Di particolare interesse, sul piano culturale, l’incontro con Ercole Ongaro, direttore dell’Istituto per la Resistenza di Lodi ed autore del volume sulla Resistenza nonviolenta 1943-45 in quanto “memoria fertile” – per quanto poco ricordata e celebrata – di una Resistenza popolare di massa, fatta con il coraggio delle mani nude, e per questo capace di ispirare oggi le lotte dei nostri tempi. Ma anche di essere punto di riferimento per le proposte educative orientate alla trasformazione nonviolenta dei conflitti, come quelle delle Scuole di Pace di Monte Sole, di Reggio Emilia, di Rocca di Pace Sestola o anche del Forum trentino per la pace, tutte ospiti della Festa. Una ricerca storica che si pone sul solco di quella linea storiografica che Jacques Semelin ha chiamato “Resistenza civile.”

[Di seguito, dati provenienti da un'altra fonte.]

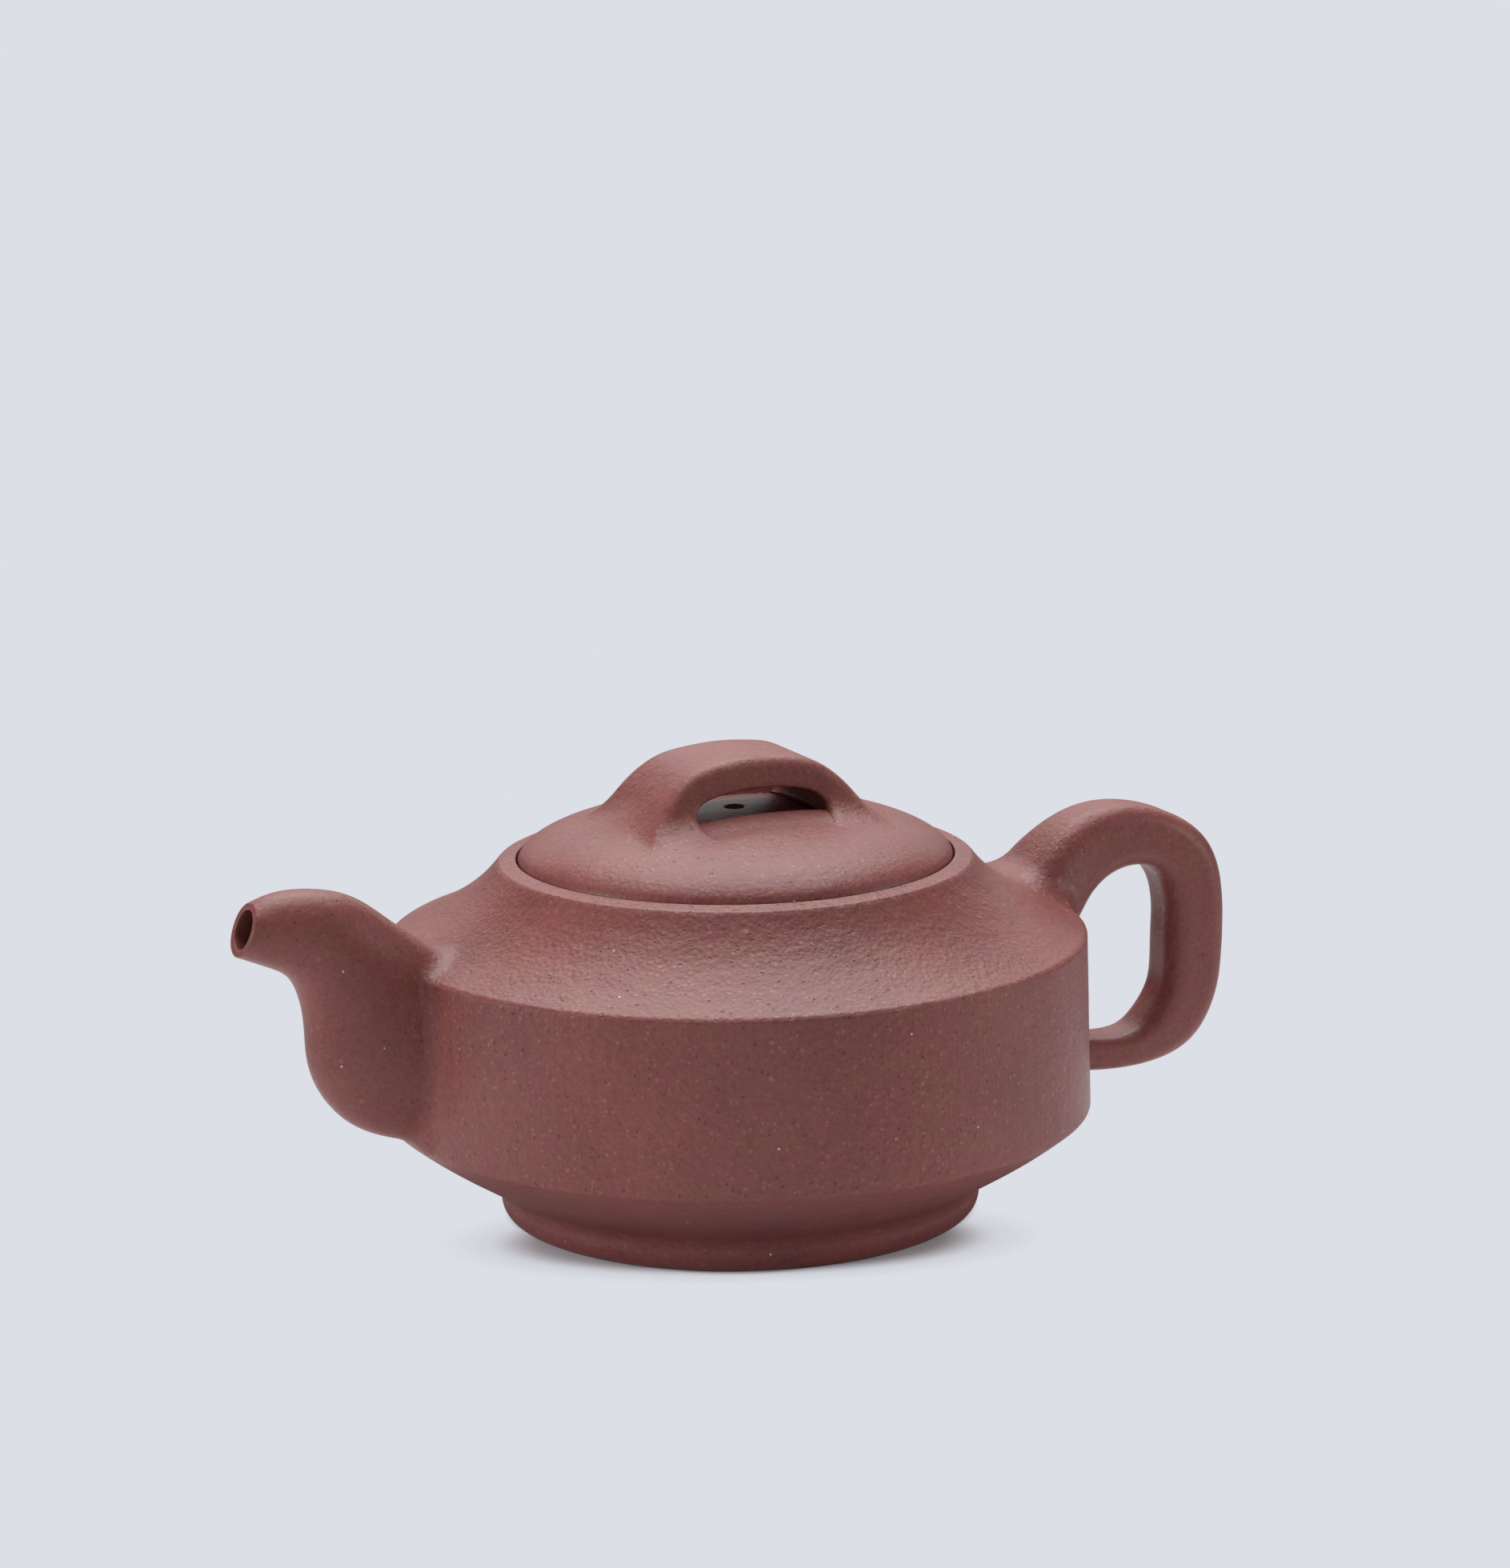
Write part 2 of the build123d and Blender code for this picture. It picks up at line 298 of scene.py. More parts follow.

Non è un caso, dunque, che il focus più politico della Festa sia stato quello sulla Campagna per il disarmo e la difesa civile non armata e nonviolenta che – con Francesco Vignarca coordinatore di Rete Disarmo, Licio Palazzini presidente della CNESC, Federico Del Giudice di Rete della Pace – ha illustrato le motivazioni ed i punti salienti della Campagna per la legge di iniziativa popolare che vuole istituire nel nostro Paese il “Dipartimento per la difesa civile non armata e nonviolenta”, comprendente il Servizio civile nazionale, i Corpi civili di pace, la Protezione civile, l‘Istituto di ricerca per la pace. Ossia di una campagna volta a realizzare appieno gli articoli 11 e 52 della Costituzione italiana – nata dalla Resistenza – affinché il “ripudio della guerra” che vollero i Costituenti si incarni nella preparazione effettiva e della “difesa civile”, in quanto diritto dei cittadini alla difesa dei diritti costituzionali ed all’approntamento di mezzi e strumenti nonviolenti per la “risoluzione delle controversie internazionali” . Il 3 luglio la proposta di legge sarà presentata in Cassazione dalle sei Reti che ne sono promotrici, da qual momento per tutti ci sarà da portare avanti un impegno che sarà culturale e politico insieme.
Ancora una volta, come è sempre avvenuto per le campagne di civiltà in questi 50 anni trascorsi, Azione nonviolenta ne sarà prezioso strumento di approfondimento e diffusione.